> Requirement:
Please quote exactly the opening lines of the data, from the first line to the one where "# edges, with" appears.

> Data lines:

* BEGIN *

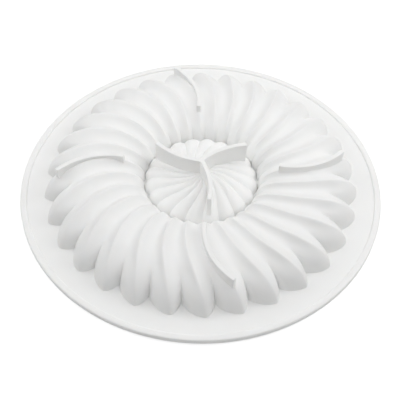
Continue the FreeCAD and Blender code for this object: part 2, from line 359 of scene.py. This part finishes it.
# Platinum-cured silicone rubber, white, moulded in a blasted tool: satin, a little translucent at thin
# edges, with a fine even grain and no gloss line. Its sheen varies a little, as handled silicone's does.

SILICONE_TINTS = ("F5F5F4", "F7F7F6")
SILICONE_ROUGHNESS = (0.36, 0.48)
SILICONE_IOR = 1.41
# The share of the light that spreads inside, and how far red, green and blue go, as shares of a distance.
SPREAD_SHARE = 0.20
SPREAD_COLOURS = (1.0, 0.9, 0.8)
SPREAD_DISTANCE = 0.0020
# Three clouds of the sheen in 50 mm. The real grain is too fine to show, so it is drawn 0.4 mm wide,
# faint, and 0.05 mm deep at full strength.
CLOUD_WIDTH = 0.050 / 3
GRAIN_WIDTH = 0.0004
GRAIN_DEPTH = 0.00005
GRAIN_STRENGTH = 0.15


def linear(text):
    """An sRGB hex colour as the linear colour that sockets take."""
    values = [int(text[place:place + 2], 16) / 255 for place in (0, 2, 4)]
    return tuple(v / 12.92 if v <= 0.04045 else ((v + 0.055) / 1.055) ** 2.4 for v in values) + (1.0,)


def add_node(tree, kind, links=(), **settings):
    """Adds a node, sets its sockets and properties by name, and links other nodes' outputs to it."""
    node = tree.nodes.new(kind)
    for name, value in settings.items():
        if name.replace("_", " ") in node.inputs:
            node.inputs[name.replace("_", " ")].default_value = value
        else:
            setattr(node, name, value)
    for source, output, target in links:
        tree.links.new(source.outputs[output], node.inputs[target])
    return node


silicone = bpy.data.materials.new("white_platinum_silicone")
silicone.use_nodes = True
tree = silicone.node_tree
shader = tree.nodes["Principled BSDF"]
shader.inputs["IOR"].default_value = SILICONE_IOR
shader.inputs["Subsurface Weight"].default_value = SPREAD_SHARE
shader.inputs["Subsurface Radius"].default_value = SPREAD_COLOURS
shader.inputs["Subsurface Scale"].default_value = SPREAD_DISTANCE
spot = add_node(tree, "ShaderNodeTexCoord")
clouds = add_node(tree, "ShaderNodeTexNoise", [(spot, "Object", "Vector")],
                  Scale=1 / CLOUD_WIDTH, Detail=3.0)
tint = add_node(tree, "ShaderNodeMix", [(clouds, "Fac", "Factor")], data_type="RGBA")
tint.inputs[6].default_value = linear(SILICONE_TINTS[0])
tint.inputs[7].default_value = linear(SILICONE_TINTS[1])
tree.links.new(tint.outputs[2], shader.inputs["Base Color"])
sheen = add_node(tree, "ShaderNodeMapRange", [(clouds, "Fac", "Value")],
                 To_Min=SILICONE_ROUGHNESS[0], To_Max=SILICONE_ROUGHNESS[1])
tree.links.new(sheen.outputs["Result"], shader.inputs["Roughness"])
grain = add_node(tree, "ShaderNodeTexNoise", [(spot, "Object", "Vector")],
                 Scale=1 / GRAIN_WIDTH, Detail=2.0)
bump = add_node(tree, "ShaderNodeBump", [(grain, "Fac", "Height")],
                Strength=GRAIN_STRENGTH, Distance=GRAIN_DEPTH)
tree.links.new(bump.outputs["Normal"], shader.inputs["Normal"])

mould.data.materials.clear()
mould.data.materials.append(silicone)
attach(mould, "root")
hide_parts("mousse_mould")


# The floor, a large sheet of plain white paper.
# It is lifted to pure white for the camera and for reflections, and the mould's shadow stays on it.

FLOOR_SIZE = 6
FLOOR_TINT = "DCDCDC"
FLOOR_ROUGHNESS = 0.9
FLOOR_LIFT = 0.50
WHITE = linear("FFFFFF")


def seen_directly(tree):
    """A node that is 1 where the camera looks, also through a mirror or a glass, and 0 for other light."""
    path = add_node(tree, "ShaderNodeLightPath")
    shown = add_node(tree, "ShaderNodeMath", [(path, "Is Camera Ray", 0), (path, "Is Transmission Ray", 1)],
                     operation="MAXIMUM")
    return add_node(tree, "ShaderNodeMath", [(shown, "Value", 0), (path, "Is Glossy Ray", 1)],
                    operation="MAXIMUM")


deselect_all()
bpy.ops.mesh.primitive_plane_add(size=FLOOR_SIZE)
floor = bpy.context.object
floor.name = "floor"
bpy.ops.object.transform_apply(location=True, rotation=True, scale=True)
paper = bpy.data.materials.new("white_paper_floor")
paper.use_nodes = True
tree = paper.node_tree
shader = tree.nodes["Principled BSDF"]
shader.inputs["Base Color"].default_value = linear(FLOOR_TINT)
shader.inputs["Roughness"].default_value = FLOOR_ROUGHNESS
shader.inputs["Emission Color"].default_value = WHITE
lift = add_node(tree, "ShaderNodeMath", [(seen_directly(tree), "Value", 0)], operation="MULTIPLY")
lift.inputs[1].default_value = FLOOR_LIFT
tree.links.new(lift.outputs[0], shader.inputs["Emission Strength"])
floor.data.materials.append(paper)


# Soft studio light.
# A large panel overhead and one on each side and behind the camera, a weaker one high at the back and
# three small ones close to the mould. The room looks white, and lights nothing but reflections.

PANELS = {
    "overhead": {"place": (0.0, 0.0, 1.1), "size": (1.2, 1.0), "watts": 4.5},
    "front": {"place": (0.0, -1.0, 0.6), "size": (1.2, 1.0), "watts": 2.8},
    "left": {"place": (-1.0, 0.0, 0.6), "size": (1.2, 1.0), "watts": 1.9},
    "right": {"place": (1.0, 0.0, 0.6), "size": (1.2, 1.0), "watts": 2.5},
    "back": {"place": (0.0, 0.6, 0.8), "size": (0.6, 0.6), "watts": 0.50},
    "near_back": {"place": (0.0, 0.35, 0.35), "size": (0.3, 0.3), "watts": 0.20},
    "near_left": {"place": (-0.35, 0.1, 0.35), "size": (0.3, 0.3), "watts": 0.54},
    "near_right": {"place": (0.35, 0.1, 0.35), "size": (0.3, 0.3), "watts": 0.66},
}
for name, panel in PANELS.items():
    lamp = bpy.data.lights.new(name + "_panel", "AREA")
    lamp.shape = "RECTANGLE"
    lamp.size, lamp.size_y = panel["size"]
    lamp.energy = panel["watts"]
    holder = bpy.data.objects.new(name + "_panel", lamp)
    holder.location = panel["place"]
    holder.rotation_euler = (-holder.location).to_track_quat("-Z", "Y").to_euler()
    bpy.context.scene.collection.objects.link(holder)

room = bpy.data.worlds.new("white_room")
bpy.context.scene.world = room
room.use_nodes = True
tree = room.node_tree
dark = tree.nodes["Background"]
dark.inputs["Strength"].default_value = 0.0
backdrop = add_node(tree, "ShaderNodeBackground", Color=WHITE, Strength=1.0)
either = add_node(tree, "ShaderNodeMixShader",
                  [(seen_directly(tree), "Value", 0), (dark, 0, 1), (backdrop, 0, 2)])
tree.links.new(either.outputs[0], tree.nodes["World Output"].inputs["Surface"])

bpy.context.scene.view_settings.view_transform = "Standard"


# The camera, at the photograph's angle: 50.7 degrees down, from about 0.45 m

CAMERA_DOWN = math.radians(50.747)
CAMERA_ROLL = math.radians(1.075)
CAMERA_AWAY = 0.44638
CAMERA_AIM = Vector((-0.00038, -0.01248, 0))
CAMERA_LENS = 65.95

forward = Vector((0, math.cos(CAMERA_DOWN), -math.sin(CAMERA_DOWN)))
right = Vector((1, 0, 0))
up = right.cross(forward)
turned_right = right * math.cos(CAMERA_ROLL) + up * math.sin(CAMERA_ROLL)
turned_up = up * math.cos(CAMERA_ROLL) - right * math.sin(CAMERA_ROLL)
lens = bpy.data.cameras.new("camera")
lens.lens = CAMERA_LENS
lens.sensor_width = 36
lens.clip_start, lens.clip_end = 0.01, 20
camera = bpy.data.objects.new("camera", lens)
camera.matrix_world = Matrix.Translation(CAMERA_AIM - forward * CAMERA_AWAY) @ Matrix(
    (turned_right, turned_up, -forward)).transposed().to_4x4()
bpy.context.scene.collection.objects.link(camera)
bpy.context.scene.camera = camera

* END *

> Response:
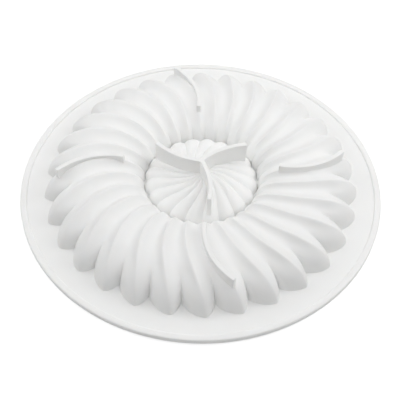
Continue the FreeCAD and Blender code for this object: part 2, from line 359 of scene.py. This part finishes it.
# Platinum-cured silicone rubber, white, moulded in a blasted tool: satin, a little translucent at thin
# edges, with a fine even grain and no gloss line. Its sheen varies a little, as handled silicone's does.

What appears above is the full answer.